* [RECORDED INFORMATION]
________________________________________
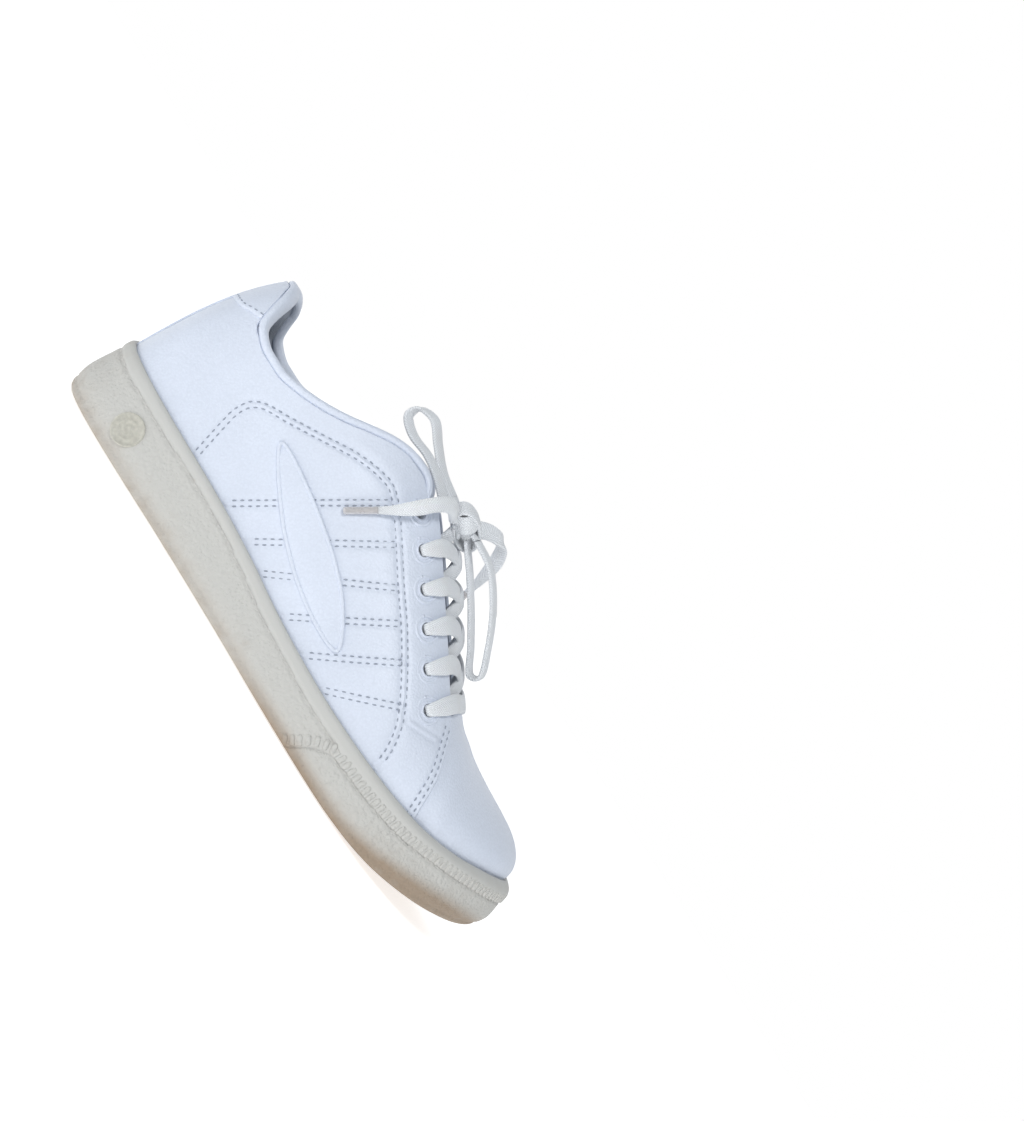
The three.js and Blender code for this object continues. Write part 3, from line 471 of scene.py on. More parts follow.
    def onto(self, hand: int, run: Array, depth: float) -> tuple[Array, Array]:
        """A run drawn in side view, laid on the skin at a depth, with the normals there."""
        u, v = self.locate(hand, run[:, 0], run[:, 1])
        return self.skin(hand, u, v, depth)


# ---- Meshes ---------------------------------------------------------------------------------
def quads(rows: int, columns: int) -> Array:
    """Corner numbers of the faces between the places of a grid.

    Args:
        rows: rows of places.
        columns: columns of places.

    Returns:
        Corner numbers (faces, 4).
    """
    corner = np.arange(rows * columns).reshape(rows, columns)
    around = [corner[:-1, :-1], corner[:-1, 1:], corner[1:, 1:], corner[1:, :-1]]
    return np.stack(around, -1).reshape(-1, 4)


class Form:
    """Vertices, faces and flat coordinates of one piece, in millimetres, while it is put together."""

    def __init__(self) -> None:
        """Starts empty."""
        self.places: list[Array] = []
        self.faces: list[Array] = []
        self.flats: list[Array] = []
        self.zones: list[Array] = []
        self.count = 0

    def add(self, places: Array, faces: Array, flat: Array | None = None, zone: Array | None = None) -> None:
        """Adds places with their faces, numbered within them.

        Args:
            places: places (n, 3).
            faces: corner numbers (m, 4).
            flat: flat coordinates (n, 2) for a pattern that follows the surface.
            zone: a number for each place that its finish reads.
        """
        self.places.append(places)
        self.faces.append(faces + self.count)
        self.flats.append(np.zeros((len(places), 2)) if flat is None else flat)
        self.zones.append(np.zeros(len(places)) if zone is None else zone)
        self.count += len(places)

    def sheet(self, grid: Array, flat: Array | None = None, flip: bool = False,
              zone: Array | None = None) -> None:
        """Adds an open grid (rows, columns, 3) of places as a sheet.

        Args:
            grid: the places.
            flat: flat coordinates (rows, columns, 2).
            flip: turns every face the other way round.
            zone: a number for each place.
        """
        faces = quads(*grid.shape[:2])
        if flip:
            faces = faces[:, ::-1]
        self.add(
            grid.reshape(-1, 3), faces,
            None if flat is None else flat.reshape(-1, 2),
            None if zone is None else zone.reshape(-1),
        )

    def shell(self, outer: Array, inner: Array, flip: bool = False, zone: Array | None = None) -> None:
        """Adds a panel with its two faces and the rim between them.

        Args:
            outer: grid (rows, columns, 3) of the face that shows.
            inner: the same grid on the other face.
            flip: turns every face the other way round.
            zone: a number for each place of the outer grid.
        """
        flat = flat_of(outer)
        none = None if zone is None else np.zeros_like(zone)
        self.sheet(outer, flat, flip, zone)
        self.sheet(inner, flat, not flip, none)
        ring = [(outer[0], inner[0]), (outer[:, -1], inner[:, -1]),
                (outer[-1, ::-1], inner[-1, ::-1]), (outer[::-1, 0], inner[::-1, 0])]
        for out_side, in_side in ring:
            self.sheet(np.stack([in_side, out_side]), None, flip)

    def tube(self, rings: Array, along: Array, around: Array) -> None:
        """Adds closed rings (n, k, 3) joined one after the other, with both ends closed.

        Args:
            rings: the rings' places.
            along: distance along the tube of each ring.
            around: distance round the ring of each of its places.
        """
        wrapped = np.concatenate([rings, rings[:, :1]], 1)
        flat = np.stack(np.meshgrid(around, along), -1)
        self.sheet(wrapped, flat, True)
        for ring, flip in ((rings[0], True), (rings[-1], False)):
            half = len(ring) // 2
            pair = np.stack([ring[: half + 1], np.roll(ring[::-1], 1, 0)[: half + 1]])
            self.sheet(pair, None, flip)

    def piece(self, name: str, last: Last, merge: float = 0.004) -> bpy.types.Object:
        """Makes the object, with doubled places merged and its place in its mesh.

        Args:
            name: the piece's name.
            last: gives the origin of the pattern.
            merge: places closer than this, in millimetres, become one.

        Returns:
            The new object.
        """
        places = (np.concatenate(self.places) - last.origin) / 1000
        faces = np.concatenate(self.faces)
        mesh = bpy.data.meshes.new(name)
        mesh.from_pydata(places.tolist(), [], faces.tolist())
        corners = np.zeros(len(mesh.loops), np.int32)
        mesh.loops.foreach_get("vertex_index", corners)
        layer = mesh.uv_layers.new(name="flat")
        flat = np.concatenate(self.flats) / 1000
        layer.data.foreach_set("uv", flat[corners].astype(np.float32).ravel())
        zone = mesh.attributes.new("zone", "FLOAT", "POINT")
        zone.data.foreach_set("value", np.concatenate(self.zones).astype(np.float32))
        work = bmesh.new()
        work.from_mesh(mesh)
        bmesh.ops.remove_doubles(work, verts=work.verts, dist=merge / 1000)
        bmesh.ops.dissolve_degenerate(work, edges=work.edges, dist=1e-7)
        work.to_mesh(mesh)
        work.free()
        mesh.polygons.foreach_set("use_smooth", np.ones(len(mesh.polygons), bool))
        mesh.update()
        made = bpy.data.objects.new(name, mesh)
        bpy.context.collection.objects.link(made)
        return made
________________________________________
* [INSTRUCTIONS FOR THE TASK]
Up to and including the line with "places of a grid.", repeat the data exactly, starting from its first line; nothing else belongs in the response.

* [RESULT FOR THIS TASK]
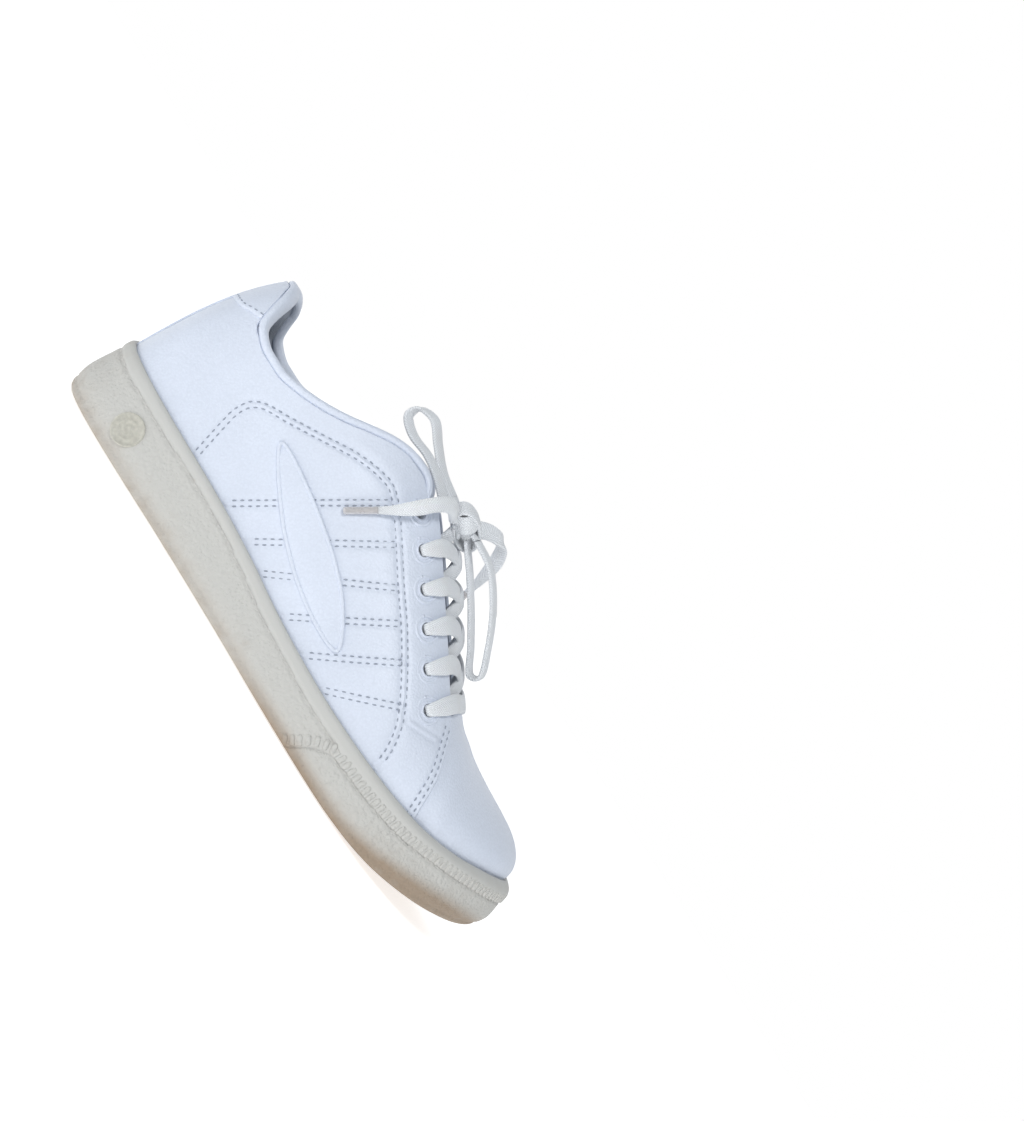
The three.js and Blender code for this object continues. Write part 3, from line 471 of scene.py on. More parts follow.
    def onto(self, hand: int, run: Array, depth: float) -> tuple[Array, Array]:
        """A run drawn in side view, laid on the skin at a depth, with the normals there."""
        u, v = self.locate(hand, run[:, 0], run[:, 1])
        return self.skin(hand, u, v, depth)


# ---- Meshes ---------------------------------------------------------------------------------
def quads(rows: int, columns: int) -> Array:
    """Corner numbers of the faces between the places of a grid.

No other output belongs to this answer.